Logo       On a winter Olympic kind of night — cold enough you needed the parka, not so cold you wished it wasn't you in it — the 19th Olympic Winter Games opened in Salt Lake City Friday night.
      That sound you heard immediately after George W. Bush declared open the 2002 Games was everyone exhaling at once. Seven years in the on-deck circle was long enough, particularly when the wait included a bid scandal and the most egregious terrorist attack in U.S. history. More than once, it looked like Salt Lake's Games had as much chance as a Shaquille O'Neal free throw.
      But on a crisp, clean February evening at the foot of freshly dusted Rocky Mountains and with Black Hawks keeping watch by night, the star-crossed Games were cleared for takeoff.
      It was just after 9:30 p.m., Olympic Mountain Time, when members of the 1980 U.S. Olympic hockey team, led by captain Mike Eruzione, joined hands to light the stadium caldron — with no technological fuss, just a straight-on slap shot — and make it an official Olympics. It was a dramatic moment and, especially for anyone over 18, a Miracle off Ice.
      It was not, however, much of a surprise. Rumors had widely circulated for weeks that the caldron-lighters would be the hockey team that shocked the world, and the Soviets, in Lake Placid. Despite top-secret precautions taken by the Salt Lake Organizing Committee, including threats of termination or perhaps banishment to Wendover, somehow word got out. There was a breech. Whoever thought Salt Lake could keep anything secret from the world?
      Much slicker was the bait-and-switch the Secret Service pulled off earlier in the day when President Bush paid a visit to the leader of the LDS Church, Gordon B. Hinckley, at LDS headquarters in downtown Salt Lake. While the president-to-president meeting was going on, a large crowd gathered on the steps outside the building, keeping a close watch on a long black presidential limo parked at the curb — only to later discover it was a decoy limo. The one that whisked POTUS away was in an alley a block the other way.

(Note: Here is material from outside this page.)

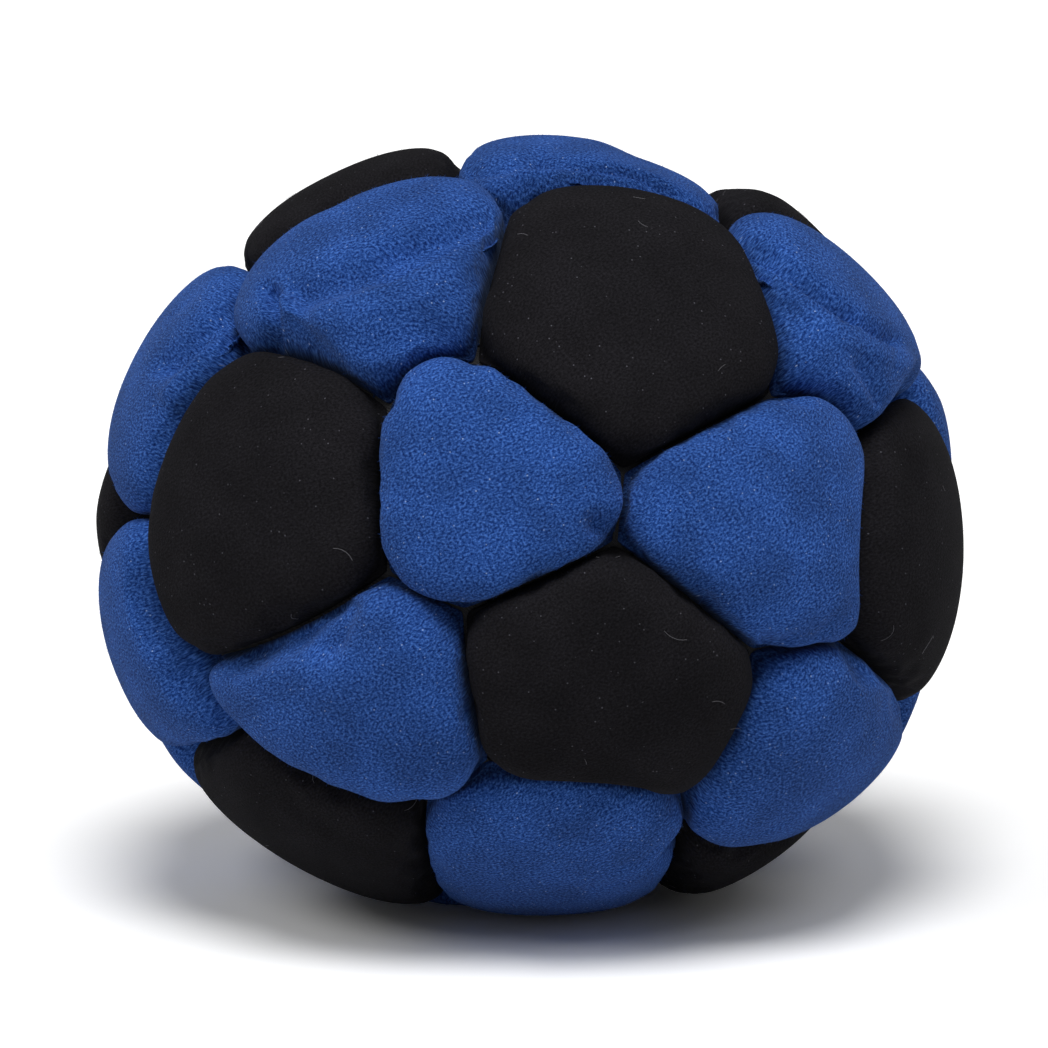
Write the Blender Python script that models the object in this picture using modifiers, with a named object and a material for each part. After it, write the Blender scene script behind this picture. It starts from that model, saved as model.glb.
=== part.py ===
"""A footbag of 32 suede panels, lying slack on flat ground.

Twelve black pentagons and twenty blue hexagons are sewn edge to edge along 90 seams, inside out,
and turned through the last seam, so that the edge of each panel runs inwards between its
neighbours. The loose filling presses every panel into a pillow, and the weight of the bag
spreads it: it is wider than it is high, and flat where it rests.

Metres, +Z up. The ground is z = 0 and the middle of the bag is above the origin. Its front, as
photographed, is the -Y side, with +X to the right.
"""

import math

import bmesh
import bpy
from mathutils import Euler, Matrix, Vector

# The bag as it lies
bag_width = 0.054
bag_depth = 0.0506
widest_level = 0.0225
rise_over_widest = 0.0256
drop_under_widest = 0.0237

# The panels
panel_crown = 0.0023
suede_thickness = 0.0008
turned_edge = 0.0018
turned_splay = 0.0006
seam_gap = 0.0003

# What the panels hold
thread_thickness = 0.0004
thread_clearance = 0.0003
filling_clearance = 0.0005
filling_side_clearance = 0.0009

# The pattern is an icosahedron whose corners are cut off at this share of its edges. A seam
# round a black panel is then twice as long as a seam between two blue ones.
corner_cut_share = 0.41
pattern_turn = Euler([math.radians(angle) for angle in (35, 19, -1)])

# A panel's section, from its middle to its rim, is flat and then steep. Its rows of points crowd
# towards the rim in the same way. Where two sides meet, a higher corner power leaves less of the
# corner sunk.
crown_power = 3.0
rim_power = 2.4
corner_power = 8.0
row_crowding = 1.7
panel_rows = 4
thread_steps = 2
boss_steps = 2
boss_row_shares = (0.86, 0.5)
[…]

      The opening ceremony took place, appropriately enough, barely a mile from the spot where Brigham Young stood almost 155 years ago and said, "This is the Place," which would have been a nice place to park last night — or even sit and watch the fireworks — except it was closed to parking and everything else unless you were CIA, FBI, DEA, or a prairie dog. The entire area around the Olympic Stadium was swept as clean as a curling rink. Even the new light-railway line was silenced — after a furious around-the-clock effort the past six months to get it up and running. It was like buying a new Beamer and then leaving it in the driveway.
      But if that's what it took, that's what it took, and even if the capacity crowd of 55,000 was a captive audience, so to speak—or that the evening cost $7 a minute for those 15,000 members of the general public who paid $885 a ticket to get in — it didn't seem to matter.
      The entrance of the ground zero American flag, escorted into the stadium at the beginning of the ceremony by a contingent of athletes and policemen, set the tone. As much as anything, that flag raised from the Trade Center ashes of 9/11 — tattered, battered and flanked by extra security — symbolizes the comeback spirit of not just the country hosting the Games but an International Olympic Committee equally intent on not giving in to thugs.
      Some people saw the gesture as a political statement. I saw it as proof through the night that our flag is still there.


      The opening ceremony capped a whirlwind couple of days that saw the Olympic flame arrive in the capital city and saw a blanket of temperature inversion gloom exit the Salt Lake Valley early Friday morning, ousted by a light snowstorm exactly as forecast. The weathermen were right. Things were looking up.
      Torch runner after torch runner had inched the flame closer to its final destination in a relay that included cameos by, among others, LaVell Edwards in Provo, Spence Eccles in Ogden, the LDS Church Presidency in Salt Lake, and a special appearance of Stockton-to-Mahre. Among the most dramatic moments was the one early Friday evening when adopted Utahn Stein Eriksen took the flame from a caldron in front of the State Capital and triggered the lighting of the five huge gold rings in the northeast Salt Lake foothills that will shine every night throughout the 17 days of the Games.
      All the gold medal Norwegian Olympian from 1952 had to do was lift his torch and the rings sprang to life. A proud moment. But wait till Stein gets the light bill.
      It was all a setup to the final, and starting, touch Friday night, when those hockey players took the torch and stood tall and lit the flame that came from Olympia and the flag from ground zero waved yet again. It was enough to make you think the Salt Lake Games might not be jinxed after all.